The second half of “You Are Here” bears only a tangential relation to the first, shifting focus from feats of navigation to the design of public spaces. It’s a testament to the charm and confidence of Ellard’s writing that the reader is willing to follow along. It also helps that Ellard has a knack for distilling obscure scientific theories into practical wisdom. Why, for example, do we gravitate to certain places inside the house? The answer, it turns out, has a lot to with what architects call isovists, the region of visibility from particular vantage points. People prefer locations with sweeping views, especially when those views include doors and windows. The best architects intuitively understand this psychological preference, as they construct spaces that naturally lead us from one expansive isovist to the next.

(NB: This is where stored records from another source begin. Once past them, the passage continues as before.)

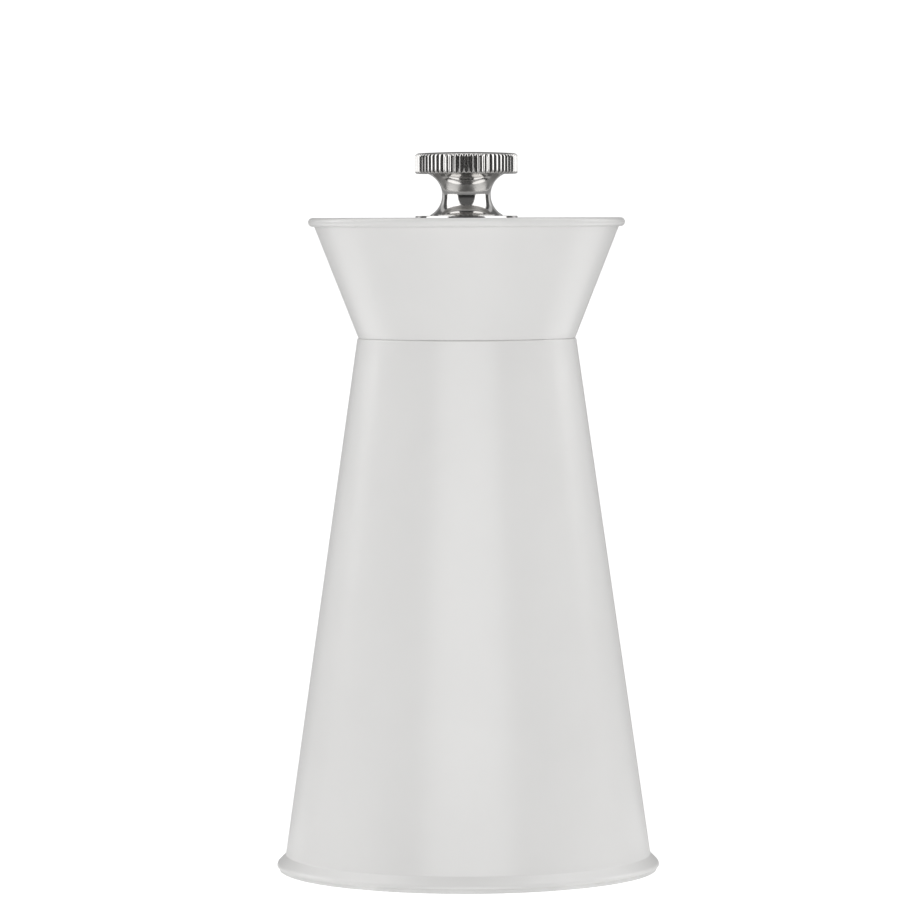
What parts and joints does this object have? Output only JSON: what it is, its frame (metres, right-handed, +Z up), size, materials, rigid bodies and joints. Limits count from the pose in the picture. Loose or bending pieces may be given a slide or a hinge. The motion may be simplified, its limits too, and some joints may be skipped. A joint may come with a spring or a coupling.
{
  "type": "pepper mill",
  "caption": "Twist-top pepper mill: waisted white sheet-metal body and cap with a knurled adjusting knob.",
  "frame": {"origin": "on the mill's axis, in the plane that its foot ring stands on", "axes": "+Z up along the spindle; +X and +Y are square to it, and the body is round about Z"},
  "size_m": [0.0748, 0.0748, 0.1402],
  "materials": {
    "coated_steel": "satin-gloss epoxy coating",
    "polished_steel": "polished stainless steel",
    "satin_steel": "satin turned stainless steel",
    "grinder_steel": "hardened carbon steel",
    "plated_steel": "zinc-plated",
    "spring_steel": "drawn wire",
    "dark_plastic": "fine moulded grain",
    "hopper_plastic": "natural moulded",
    "foot_rubber": "white silicone"
  },
  "bodies": {
    "mill_body": {"body_shell": "coated_steel", "neck_bush": "dark_plastic", "hopper": "hopper_plastic", "base_plate": "dark_plastic", "foot_ring": "foot_rubber", "base_screws": "plated_steel", "grinder_housing": "plated_steel", "housing_screws": "plated_steel", "stator": "grinder_steel", "bridge": "plated_steel"},
    "drive": {"thrust_washer": "plated_steel", "spring": "spring_steel"},
    "spindle": {"spindle": "polished_steel", "rotor": "grinder_steel", "rotor_nut": "plated_steel", "spindle_clip": "spring_steel"},
    "head": {"cap_shell": "coated_steel", "top_plate": "satin_steel", "cap_core": "dark_plastic", "cap_screws": "plated_steel", "drive_plate": "plated_steel", "drive_plate_screws": "plated_steel"},
    "knob_washer": {"knob_washer": "polished_steel"},
    "knob": {"adjusting_knob": "polished_steel"}
  },
  "joints": [
    {"name": "grind_turn", "type": "hinge", "parent": "mill_body", "child": "drive", "pos_m": [0, 0, 0.104], "axis": [0, 0, 1], "continuous": true},
    {"name": "grind_adjust", "type": "slide", "parent": "drive", "child": "spindle", "axis": [0, 0, 1], "range_m": [-0.0012, 0], "deforming": ["spring"]},
    {"name": "cap_lift", "type": "slide", "parent": "drive", "child": "head", "axis": [0, 0, 1], "range_m": [0, 0.045]},
    {"name": "knob_lift", "type": "slide", "parent": "head", "child": "knob_washer", "axis": [0, 0, 1], "range_m": [0, 0.015]},
    {"name": "knob_turn", "type": "hinge", "parent": "knob_washer", "child": "knob", "pos_m": [0, 0, 0.128], "axis": [0, 0, 1], "range_deg": [0, 540]}
  ],
  "couplings": [
    {"joint": "knob_turn", "follows": "grind_adjust", "rad_per_m": -7854}
  ]
}
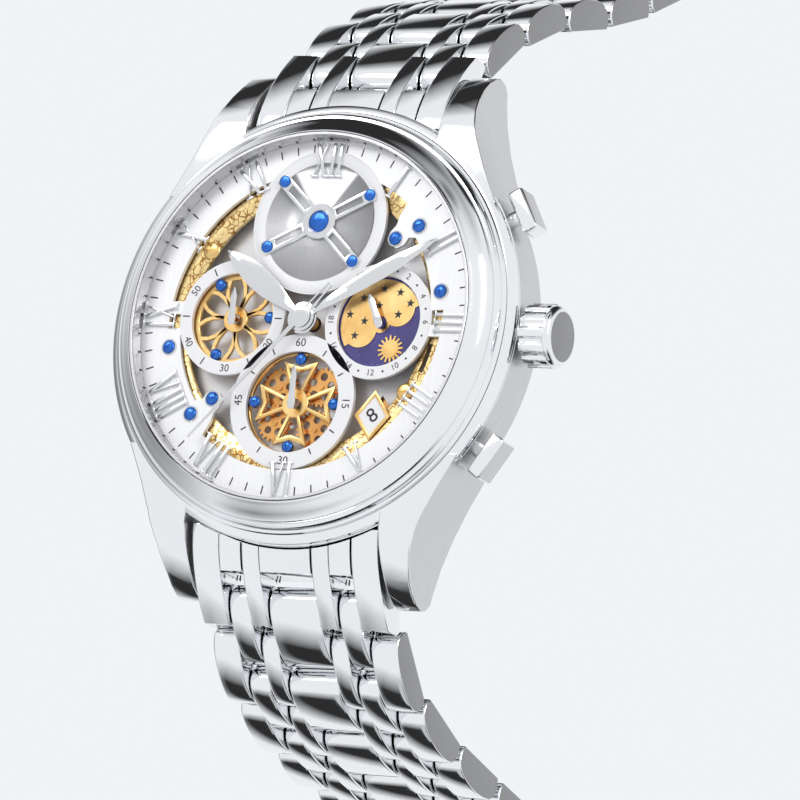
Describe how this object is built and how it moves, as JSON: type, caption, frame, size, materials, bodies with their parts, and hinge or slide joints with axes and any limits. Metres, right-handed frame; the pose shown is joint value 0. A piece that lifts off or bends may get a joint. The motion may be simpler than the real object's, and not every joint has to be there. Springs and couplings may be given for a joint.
{
  "type": "skeleton wristwatch",
  "caption": "Round skeleton chronograph wristwatch with gilt movement, day-night disc, blued screws, crown, two pushers and seven-column steel bracelet with folding clasp.",
  "frame": {"origin": "centre of the case back's outer face", "axes": "+Y out of the case back, +Z towards 12 o'clock, +X towards the crown at 3 o'clock; the dial faces -Y"},
  "size_m": [0.0459, 0.0925, 0.1212],
  "materials": {
    "polished_steel": "mirror polished",
    "brushed_steel": "fine brushed",
    "glass": "clear",
    "gasket": "matt",
    "silver_plate": "satin silver plate",
    "dial_silver": "fine-lined silver white",
    "night_enamel": "gloss enamel",
    "gilt": "satin gilt",
    "blued_steel": "polished blue",
    "black_print": "printed black"
  },
  "bodies": {
    "case": {"case_middle": "brushed_steel", "bezel": "polished_steel", "crystal": "glass", "crystal_gasket": "gasket", "inner_flange": "silver_plate", "case_back_ring": "brushed_steel", "case_back_window": "glass", "case_back_gasket": "gasket", "crown_tube": "brushed_steel", "dial_plate": "dial_silver", "balance_bridge": "polished_steel", "engraved_ring": "gilt", "left_window_bridge": "gilt", "lower_window_bridge": "gilt", "date_frame": "gilt", "base_plate": "silver_plate", "main_plate": "gilt", "movement_ring": "silver_plate", "train_bridge": "gilt", "hairspring": "gilt", "end_link_12": "polished_steel", "end_link_6": "polished_steel"},
    "minute_hand": {"minute_hand": "polished_steel"},
    "hour_hand": {"hour_hand": "polished_steel"},
    "day_night": {"day_night_disc": "night_enamel", "day_night_hand": "polished_steel"},
    "date_ring": {"date_ring": "silver_plate"},
    "fourth_wheel": {"fourth_wheel": "gilt", "small_seconds_hand": "polished_steel"},
    "third_wheel": {"third_wheel": "gilt"},
    "center_wheel": {"center_wheel": "gilt"},
    "barrel": {"barrel": "gilt"},
    "escape_wheel": {"escape_wheel": "brushed_steel"},
    "chrono_seconds_hand": {"chrono_seconds_hand": "polished_steel"},
    "chrono_minute_hand": {"chrono_minute_hand": "polished_steel"},
    "balance_wheel": {"balance_wheel": "gilt"},
    "pallet_fork": {"pallet_fork": "brushed_steel"},
    "rotor": {"rotor": "brushed_steel"},
    "winding_stem": {"winding_stem": "brushed_steel"},
    "crown": {"crown": "polished_steel"},
    "pusher_upper": {"pusher_upper": "polished_steel"},
    "pusher_lower": {"pusher_lower": "polished_steel"},
    "bracelet_12_row_1": {"bracelet_12_row_1": "polished_steel"},
    "bracelet_12_row_2": {"bracelet_12_row_2": "polished_steel"},
    "bracelet_12_row_3": {"bracelet_12_row_3": "polished_steel"},
    "bracelet_12_row_4": {"bracelet_12_row_4": "polished_steel"},
    "bracelet_12_row_5": {"bracelet_12_row_5": "polished_steel"},
    "bracelet_12_row_6": {"bracelet_12_row_6": "polished_steel"},
    "bracelet_12_row_7": {"bracelet_12_row_7": "polished_steel"},
    "bracelet_6_row_1": {"bracelet_6_row_1": "polished_steel"},
    "bracelet_6_row_2": {"bracelet_6_row_2": "polished_steel"},
    "bracelet_6_row_3": {"bracelet_6_row_3": "polished_steel"},
    "bracelet_6_row_4": {"bracelet_6_row_4": "polished_steel"},
    "bracelet_6_row_5": {"bracelet_6_row_5": "polished_steel"},
    "bracelet_6_row_6": {"bracelet_6_row_6": "polished_steel"},
    "bracelet_6_row_7": {"bracelet_6_row_7": "polished_steel"},
    "clasp_cover": {"clasp_cover": "brushed_steel"},
    "clasp_outer_blade": {"clasp_outer_blade": "polished_steel"},
    "clasp_inner_blade": {"clasp_inner_blade": "polished_steel"}
  },
  "joints": [
    {"name": "minute_turn", "type": "hinge", "parent": "case", "child": "minute_hand", "pos_m": [0, -0.0096, 0], "axis": [0, 1, 0], "continuous": true},
    {"name": "hour_turn", "type": "hinge", "parent": "case", "child": "hour_hand", "pos_m": [0, -0.0096, 0], "axis": [0, 1, 0], "continuous": true},
    {"name": "day_night_turn", "type": "hinge", "parent": "case", "child": "day_night", "pos_m": [0.0077, -0.0096, 0], "axis": [0, 1, 0], "continuous": true},
    {"name": "date_turn", "type": "hinge", "parent": "case", "child": "date_ring", "pos_m": [0, -0.0096, 0], "axis": [0, 1, 0], "continuous": true},
    {"name": "seconds_turn", "type": "hinge", "parent": "case", "child": "fourth_wheel", "pos_m": [-0.00765, -0.0096, 0], "axis": [0, 1, 0], "continuous": true},
    {"name": "third_turn", "type": "hinge", "parent": "case", "child": "third_wheel", "pos_m": [-0.00428, -0.0096, -0.00377], "axis": [0, 1, 0], "continuous": true},
    {"name": "center_turn", "type": "hinge", "parent": "case", "child": "center_wheel", "pos_m": [0, -0.0096, 0], "axis": [0, 1, 0], "continuous": true},
    {"name": "barrel_turn", "type": "hinge", "parent": "case", "child": "barrel", "pos_m": [0.0062, -0.0096, 0.00226], "axis": [0, 1, 0], "continuous": true},
    {"name": "escape_turn", "type": "hinge", "parent": "case", "child": "escape_wheel", "pos_m": [-0.0043, -0.0096, 0.0041], "axis": [0, 1, 0], "continuous": true},
    {"name": "chrono_turn", "type": "hinge", "parent": "case", "child": "chrono_seconds_hand", "pos_m": [0, -0.0096, 0], "axis": [0, 1, 0], "continuous": true},
    {"name": "chrono_minute_turn", "type": "hinge", "parent": "case", "child": "chrono_minute_hand", "pos_m": [0, -0.0096, -0.00784], "axis": [0, 1, 0], "continuous": true},
    {"name": "balance_swing", "type": "hinge", "parent": "case", "child": "balance_wheel", "pos_m": [0, -0.0096, 0.0093], "axis": [0, 1, 0], "range_deg": [-120, 120], "stiffness_Nm_per_rad": 0.0000014},
    {"name": "pallet_swing", "type": "hinge", "parent": "case", "child": "pallet_fork", "pos_m": [-0.00226, -0.0096, 0.00656], "axis": [0, 1, 0], "range_deg": [-6, 6]},
    {"name": "rotor_turn", "type": "hinge", "parent": "case", "child": "rotor", "pos_m": [0, -0.0096, 0], "axis": [0, 1, 0], "continuous": true},
    {"name": "stem_pull", "type": "slide", "parent": "case", "child": "winding_stem", "axis": [1, 0, 0], "range_m": [0, 0.0012]},
    {"name": "crown_turn", "type": "hinge", "parent": "winding_stem", "child": "crown", "pos_m": [0.023, -0.0057, 0], "axis": [1, 0, 0], "continuous": true},
    {"name": "pusher_upper_press", "type": "slide", "parent": "case", "child": "pusher_upper", "axis": [-0.8572, 0, -0.515], "range_m": [0, 0.0006], "stiffness_N_per_m": 800},
    {"name": "pusher_lower_press", "type": "slide", "parent": "case", "child": "pusher_lower", "axis": [-0.8572, 0, 0.515], "range_m": [0, 0.0006], "stiffness_N_per_m": 800},
    {"name": "row_12_1_bend", "type": "hinge", "parent": "case", "child": "bracelet_12_row_1", "pos_m": [0, -0.002, 0.0256], "axis": [1, 0, 0], "range_deg": [-12, 10]},
    {"name": "row_12_2_bend", "type": "hinge", "parent": "bracelet_12_row_1", "child": "bracelet_12_row_2", "pos_m": [0, 0.00441, 0.03148], "axis": [1, 0, 0], "range_deg": [-12, 10]},
    {"name": "row_12_3_bend", "type": "hinge", "parent": "bracelet_12_row_2", "child": "bracelet_12_row_3", "pos_m": [0, 0.01195, 0.03583], "axis": [1, 0, 0], "range_deg": [-12, 10]},
    {"name": "row_12_4_bend", "type": "hinge", "parent": "bracelet_12_row_3", "child": "bracelet_12_row_4", "pos_m": [0, 0.02017, 0.03866], "axis": [1, 0, 0], "range_deg": [-12, 10]},
    {"name": "row_12_5_bend", "type": "hinge", "parent": "bracelet_12_row_4", "child": "bracelet_12_row_5", "pos_m": [0, 0.02812, 0.0422], "axis": [1, 0, 0], "range_deg": [-12, 10]},
    {"name": "row_12_6_bend", "type": "hinge", "parent": "bracelet_12_row_5", "child": "bracelet_12_row_6", "pos_m": [0, 0.03566, 0.04655], "axis": [1, 0, 0], "range_deg": [-12, 10]},
    {"name": "row_12_7_bend", "type": "hinge", "parent": "bracelet_12_row_6", "child": "bracelet_12_row_7", "pos_m": [0, 0.04295, 0.05129], "axis": [1, 0, 0], "range_deg": [-12, 10]},
    {"name": "row_6_1_bend", "type": "hinge", "parent": "case", "child": "bracelet_6_row_1", "pos_m": [0, -0.002, -0.0256], "axis": [1, 0, 0], "range_deg": [-10, 12]},
    {"name": "row_6_2_bend", "type": "hinge", "parent": "bracelet_6_row_1", "child": "bracelet_6_row_2", "pos_m": [0, 0.00415, -0.03175], "axis": [1, 0, 0], "range_deg": [-10, 12]},
    {"name": "row_6_3_bend", "type": "hinge", "parent": "bracelet_6_row_2", "child": "bracelet_6_row_3", "pos_m": [0, 0.01227, -0.03487], "axis": [1, 0, 0], "range_deg": [-10, 12]},
    {"name": "row_6_4_bend", "type": "hinge", "parent": "bracelet_6_row_3", "child": "bracelet_6_row_4", "pos_m": [0, 0.02081, -0.03653], "axis": [1, 0, 0], "range_deg": [-10, 12]},
    {"name": "row_6_5_bend", "type": "hinge", "parent": "bracelet_6_row_4", "child": "bracelet_6_row_5", "pos_m": [0, 0.02938, -0.03804], "axis": [1, 0, 0], "range_deg": [-10, 12]},
    {"name": "row_6_6_bend", "type": "hinge", "parent": "bracelet_6_row_5", "child": "bracelet_6_row_6", "pos_m": [0, 0.03795, -0.03955], "axis": [1, 0, 0], "range_deg": [-10, 12]},
    {"name": "row_6_7_bend", "type": "hinge", "parent": "bracelet_6_row_6", "child": "bracelet_6_row_7", "pos_m": [0, 0.04652, -0.04106], "axis": [1, 0, 0], "range_deg": [-10, 12]},
    {"name": "clasp_cover_bend", "type": "hinge", "parent": "bracelet_12_row_7", "child": "clasp_cover", "pos_m": [0, 0.05008, 0.05628], "axis": [1, 0, 0], "range_deg": [-12, 10]},
    {"name": "outer_blade_fold", "type": "hinge", "parent": "clasp_cover", "child": "clasp_outer_blade", "pos_m": [0, 0.07868, 0.07471], "axis": [1, 0, 0], "range_deg": [0, 150]},
    {"name": "inner_blade_fold", "type": "hinge", "parent": "clasp_outer_blade", "child": "clasp_inner_blade", "pos_m": [0, 0.05555, 0.05718], "axis": [-1, 0, 0], "range_deg": [0, 150]}
  ],
  "couplings": [
    {"joint": "hour_turn", "follows": "minute_turn", "ratio": 0.083333},
    {"joint": "day_night_turn", "follows": "minute_turn", "ratio": 0.041667},
    {"joint": "date_turn", "follows": "minute_turn", "ratio": 0.0013441},
    {"joint": "third_turn", "follows": "seconds_turn", "ratio": -0.13333},
    {"joint": "center_turn", "follows": "seconds_turn", "ratio": 0.016667},
    {"joint": "barrel_turn", "follows": "seconds_turn", "ratio": -0.0027778},
    {"joint": "escape_turn", "follows": "seconds_turn", "ratio": -10},
    {"joint": "chrono_minute_turn", "follows": "chrono_turn", "ratio": 0.016667},
    {"joint": "pallet_swing", "follows": "balance_swing", "ratio": 0.05}
  ]
}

The transparency of a space also explains the design of traditional casinos, which tend to have low ceilings and cramped aisles. As Ellard notes, such layouts “explicitly work against good wayfinding” and make it as difficult as possible to escape the tempting slot machines. In recent years, however, casinos have begun to reconsider their confusing interiors. Instead of trying to disorient gamblers, they’ve started to envision the casino as a playground for adults, with vaulted ceilings and expensive decorative textures. The goal, Ellard writes, is to make us feel “that we are in an inviting, spatially intelligible and perhaps even restorative environment.” So which alternative is better for business? According to one team of Canadian researchers, the playground casinos make people more likely to indulge in excessively risky behavior: because we feel excited, we spend more money.
One of Ellard’s best chapters focuses on urban planning. He starts by picking on an easy target: the massive, concrete public housing projects that were, once upon a time, championed by visionaries like Le Corbusier. (The architect wanted to replace much of central Paris with residential skyscrapers and highways.) Sadly, the modernist dream quickly turned into a grim dystopia, as the inhuman scale and “poor arrangement of space served to break down social networks.” The end result was isolation, litter and crime.
Ellard’s hero is the activist and author Jane Jacobs, who championed wide sidewalks, short city blocks and mixed-use zoning. According to Ellard, the advantage of such a setup is that it creates vibrant streets that reflect the needs of human beings, and not just their cars. Furthermore, because life attracts life — people want public places that are filled with other people — these organic neighborhoods create a positive feedback loop of livable density. We don’t need to print out directions because most of what we need is nearby.